If we have more specific meetings in theory we could make them bi-weekly, so we could have a Discourse meeting one week and at the same time slot the next week discuss Community Hosting. I would decide this with the project specific drivers.

Blockers: How I am contributing to the problem

1. I need to regularly review and drive action items

This should be a more regular action I take, not just once a week. A habit needs to start somewhere, so I need a scheduled time where I review action items. This will also be my set time to make progress on anything assigned to me that I didn’t get to at other times. I work better collaboratively so it would be great to have at least one other person join me, and even better if you have action items and join to get them done then as well, but this isn’t mandatory

2. I need to have better agendas and send them out before the meetings

Obviously people can’t decide if they are needed at a meeting if they don’t see what we are planning to talk about. Though I could use help with this, I shouldn’t be the only person touching the agenda. However, it’s still my responsibility to make sure the agendas are done, and to remind people to add to them.

3. I need to make sure I drive Discourse discussions and include them in the agendas

If we want to make sure Discourse is our main communication channel, ie, if you only follow Discourse then you will stay informed, then I need to make sure that Discourse is part of my workflow. Again with this I could use help, if everyone could make sure they are subscribed and are responding to topics that will help make Discourse more effective. It’s still my responsibility to make sure discussions and decisions from those topics are included in meetings and/or acted on.

If I think of any others I’ll add them, though I see these as the big ones.

Thanks for making it to the end!

Please share your feedback and suggestions, I’ll do what I can to act on them.

I’ve skim read this post. I’m happy with the way meetings currently work. We don’t exactly have a lot of meetings: 3 meetings per week isn’t a huge deal.

If it was easier for people, I wouldn’t be against feeding into smaller, more frequent meetings.

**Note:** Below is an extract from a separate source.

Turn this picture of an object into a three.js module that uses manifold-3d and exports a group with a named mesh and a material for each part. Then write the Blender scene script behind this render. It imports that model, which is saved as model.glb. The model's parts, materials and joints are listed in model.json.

What I don’t want is less regular - having regular meetings is needed to make sure we’re actually getting things done

My only real problem with how meetings work is how much of a pain worklife is to work with when it doesn’t fit anywhere else but a few action items every week.

Yes, I like the UI, but the fact that it doesn’t hook into anything else or remind you of your unfinished action items is a problem. I have a feeling we’ll be moving to Confluence for this now that we have the license, but we need to play with it and see what people think.